* BEGIN EXCERPTED RECORDS *

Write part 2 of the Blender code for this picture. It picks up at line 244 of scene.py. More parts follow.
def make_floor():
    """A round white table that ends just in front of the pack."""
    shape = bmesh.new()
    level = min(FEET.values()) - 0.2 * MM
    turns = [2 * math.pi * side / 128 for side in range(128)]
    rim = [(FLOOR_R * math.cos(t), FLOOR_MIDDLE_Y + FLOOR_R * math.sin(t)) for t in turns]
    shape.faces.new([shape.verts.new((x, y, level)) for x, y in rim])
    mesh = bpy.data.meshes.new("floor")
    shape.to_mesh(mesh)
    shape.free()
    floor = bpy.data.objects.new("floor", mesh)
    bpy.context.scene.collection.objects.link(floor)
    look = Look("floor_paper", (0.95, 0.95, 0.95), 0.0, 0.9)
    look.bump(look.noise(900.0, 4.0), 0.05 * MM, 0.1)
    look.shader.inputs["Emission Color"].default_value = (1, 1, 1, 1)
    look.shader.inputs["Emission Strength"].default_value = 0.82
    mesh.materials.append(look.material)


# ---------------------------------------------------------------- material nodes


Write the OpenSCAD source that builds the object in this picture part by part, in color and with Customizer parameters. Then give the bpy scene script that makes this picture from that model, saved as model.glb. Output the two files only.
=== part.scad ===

* END EXCERPTED RECORDS *

_REQUIREMENTS_:
Go through the material above line by line and copy it exactly.

_FINAL RESULT_:
Write part 2 of the Blender code for this picture. It picks up at line 244 of scene.py. More parts follow.
def make_floor():
    """A round white table that ends just in front of the pack."""
    shape = bmesh.new()
    level = min(FEET.values()) - 0.2 * MM
    turns = [2 * math.pi * side / 128 for side in range(128)]
    rim = [(FLOOR_R * math.cos(t), FLOOR_MIDDLE_Y + FLOOR_R * math.sin(t)) for t in turns]
    shape.faces.new([shape.verts.new((x, y, level)) for x, y in rim])
    mesh = bpy.data.meshes.new("floor")
    shape.to_mesh(mesh)
    shape.free()
    floor = bpy.data.objects.new("floor", mesh)
    bpy.context.scene.collection.objects.link(floor)
    look = Look("floor_paper", (0.95, 0.95, 0.95), 0.0, 0.9)
    look.bump(look.noise(900.0, 4.0), 0.05 * MM, 0.1)
    look.shader.inputs["Emission Color"].default_value = (1, 1, 1, 1)
    look.shader.inputs["Emission Strength"].default_value = 0.82
    mesh.materials.append(look.material)


# ---------------------------------------------------------------- material nodes


Write the OpenSCAD source that builds the object in this picture part by part, in color and with Customizer parameters. Then give the bpy scene script that makes this picture from that model, saved as model.glb. Output the two files only.
=== part.scad ===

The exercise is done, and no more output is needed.